> **Exercise**:
Every line of the data must be copied exactly.
━━━━━ Data
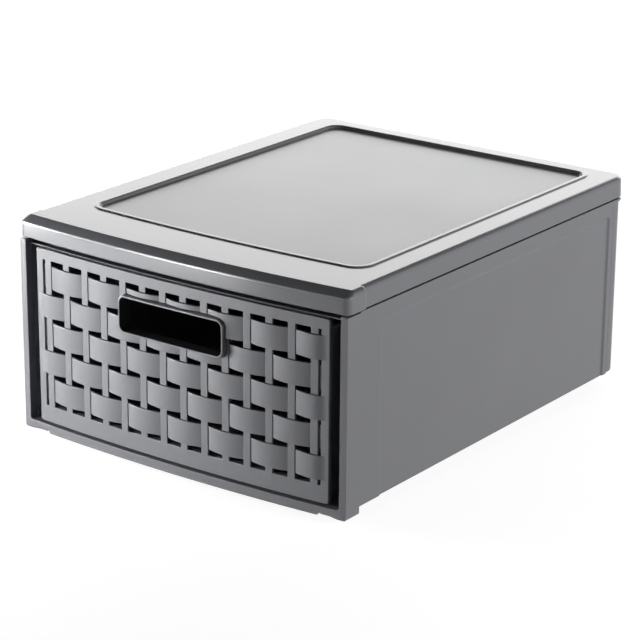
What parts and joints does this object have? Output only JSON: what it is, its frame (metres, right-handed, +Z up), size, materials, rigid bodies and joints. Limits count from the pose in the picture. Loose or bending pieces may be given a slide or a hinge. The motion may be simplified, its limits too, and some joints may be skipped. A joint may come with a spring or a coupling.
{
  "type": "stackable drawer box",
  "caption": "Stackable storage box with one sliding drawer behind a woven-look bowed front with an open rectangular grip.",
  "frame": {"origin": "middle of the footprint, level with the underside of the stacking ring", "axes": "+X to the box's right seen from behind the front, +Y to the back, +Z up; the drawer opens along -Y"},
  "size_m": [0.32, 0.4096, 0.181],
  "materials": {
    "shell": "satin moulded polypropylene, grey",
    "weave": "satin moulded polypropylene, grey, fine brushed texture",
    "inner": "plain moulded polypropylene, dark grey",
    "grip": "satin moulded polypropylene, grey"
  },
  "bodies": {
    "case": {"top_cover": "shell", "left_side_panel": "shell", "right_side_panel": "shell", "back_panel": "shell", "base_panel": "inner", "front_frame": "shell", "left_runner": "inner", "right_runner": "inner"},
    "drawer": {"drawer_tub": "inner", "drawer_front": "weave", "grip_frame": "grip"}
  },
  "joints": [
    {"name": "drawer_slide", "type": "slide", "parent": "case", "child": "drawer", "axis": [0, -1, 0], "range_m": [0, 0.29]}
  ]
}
━━━━━━━━━━
> **Response to the exercise**:
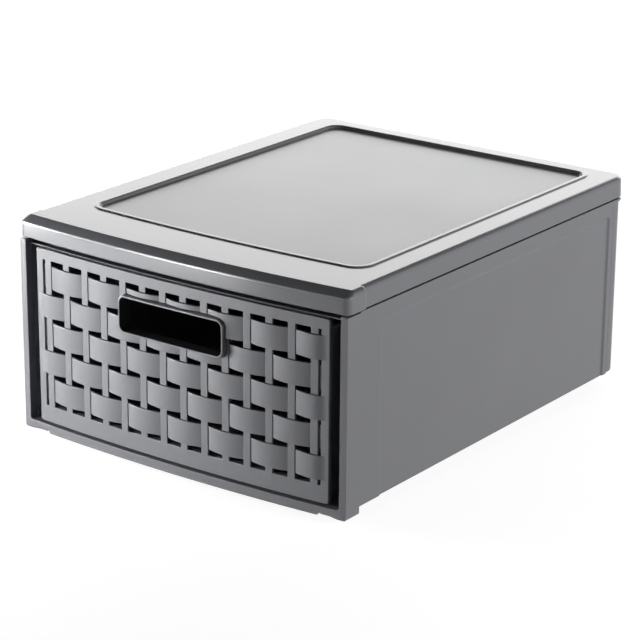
What parts and joints does this object have? Output only JSON: what it is, its frame (metres, right-handed, +Z up), size, materials, rigid bodies and joints. Limits count from the pose in the picture. Loose or bending pieces may be given a slide or a hinge. The motion may be simplified, its limits too, and some joints may be skipped. A joint may come with a spring or a coupling.
{
  "type": "stackable drawer box",
  "caption": "Stackable storage box with one sliding drawer behind a woven-look bowed front with an open rectangular grip.",
  "frame": {"origin": "middle of the footprint, level with the underside of the stacking ring", "axes": "+X to the box's right seen from behind the front, +Y to the back, +Z up; the drawer opens along -Y"},
  "size_m": [0.32, 0.4096, 0.181],
  "materials": {
    "shell": "satin moulded polypropylene, grey",
    "weave": "satin moulded polypropylene, grey, fine brushed texture",
    "inner": "plain moulded polypropylene, dark grey",
    "grip": "satin moulded polypropylene, grey"
  },
  "bodies": {
    "case": {"top_cover": "shell", "left_side_panel": "shell", "right_side_panel": "shell", "back_panel": "shell", "base_panel": "inner", "front_frame": "shell", "left_runner": "inner", "right_runner": "inner"},
    "drawer": {"drawer_tub": "inner", "drawer_front": "weave", "grip_frame": "grip"}
  },
  "joints": [
    {"name": "drawer_slide", "type": "slide", "parent": "case", "child": "drawer", "axis": [0, -1, 0], "range_m": [0, 0.29]}
  ]
}